Re: Leaving a girl because of mom

btw are we talking about a wife or girlfreind/fiance
if he's leaving his wife then he really needs to get a grip and try and defuse the situation, and needs to learn how to give his mother the respect she deserves as well as being a good husband.
if its girlfriend or fiance then i don't think there's anything wrong with him leaving her because his mother doesn't approve...the guy knows what his mother is like and has saved himself years of heartache, he would be stuck in between his mother and wife...good on you for actually being rational and making a decision.
i had a friend who was in the same situation, she was heartbroken when he told her that he couldn't marry her bcos his mum doesnt approve and would never approve bcos ofher caste, but she moved on, and has now been happily married for 13 years...the guy married a girl of his mums choice from back home, and i've heard that his mum makes her life a living hell...imagine what she would've done to my friend.
thumbs up to a guy who can make this decision and thinks with his head rather than his heart...
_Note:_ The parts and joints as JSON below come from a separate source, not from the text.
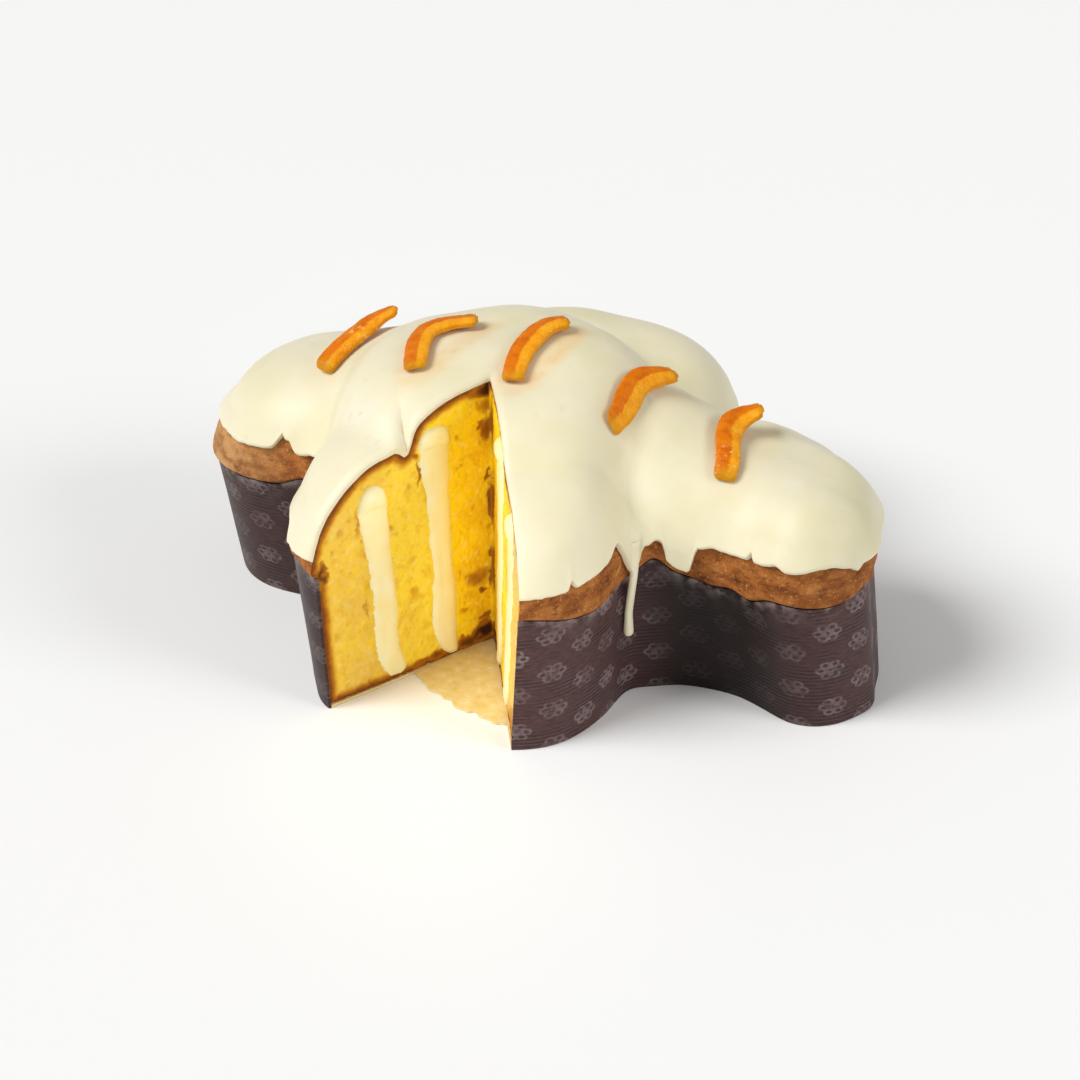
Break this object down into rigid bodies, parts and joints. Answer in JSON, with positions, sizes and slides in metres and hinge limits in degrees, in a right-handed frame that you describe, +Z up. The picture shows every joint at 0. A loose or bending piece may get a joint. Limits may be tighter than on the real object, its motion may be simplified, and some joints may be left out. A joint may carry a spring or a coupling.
{
  "type": "colomba easter bread",
  "caption": "Dove-shaped iced Easter loaf in its printed paper case, with candied orange peel on top and a slice cut out of one wing.",
  "frame": {"origin": "middle of the footprint, on the surface that the paper case stands on", "axes": "+Z up; -X towards the dove's head, +X towards its tail; -Y towards the wing with the slice cut out"},
  "size_m": [0.2956, 0.217, 0.1321],
  "materials": {
    "bread": "matte",
    "icing": "satin",
    "cream": "satin",
    "candied_peel": "gloss",
    "printed_paper": "matte",
    "plain_paper": "matte"
  },
  "bodies": {
    "root": {"bread": "bread", "icing": "icing", "cream_left_outer": "cream", "cream_left_inner": "cream", "cream_right_outer": "cream", "cream_right_inner": "cream", "peel_1": "candied_peel", "peel_2": "candied_peel", "peel_3": "candied_peel", "peel_4": "candied_peel", "peel_5": "candied_peel", "case_wall": "printed_paper", "case_base": "plain_paper"}
  },
  "joints": []
}
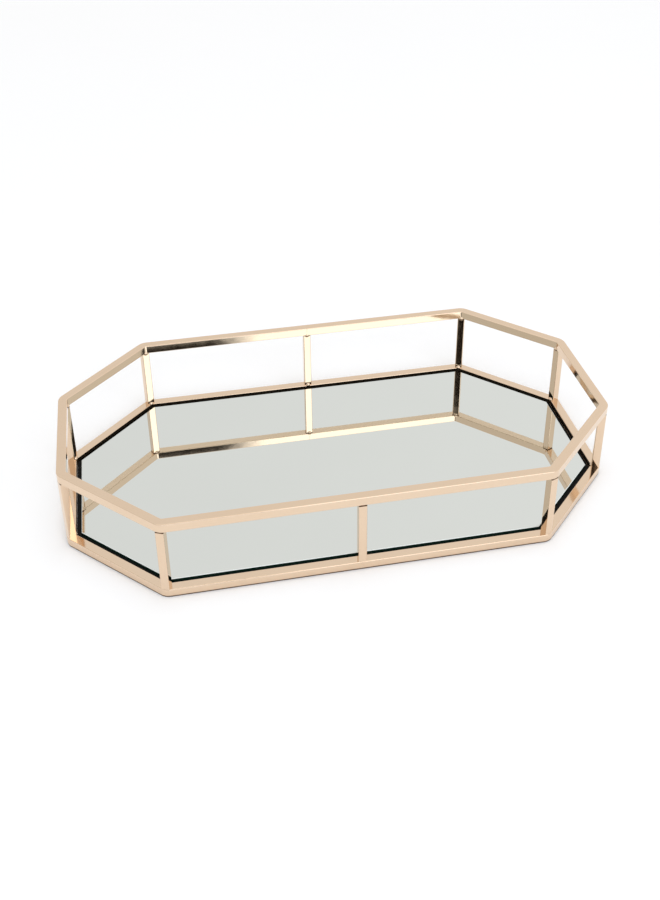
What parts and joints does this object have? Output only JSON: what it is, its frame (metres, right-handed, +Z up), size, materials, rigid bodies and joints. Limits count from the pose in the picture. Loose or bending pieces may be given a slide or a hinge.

Re: Leaving a girl because of mom

A selfish mother will make life difficult for anyone that her son marries, and a selfish wife will make her husband's relationship with anyone and everyone in his life. Parents have many rights over their children, but the right to select a spouse is not one of those. Their guidance and blessings are important, but they do not have the final word. A wise mother will offer guidance and look for a woman who will be a source of help and comfort to her son, and not be jealous of her. I only hope that I am strong enough to take my own advice and refrain from interfering when my son is old enough to marry. We have a saying (I think it's American in origin) that a son is a son till he takes a wife, but a daughter is a daughter for life.

On another note, I have a close friend who is terrified that her college age sons will find their own wives, because she never wants them to love their wives more than they love her. She will drive any DIL crazy!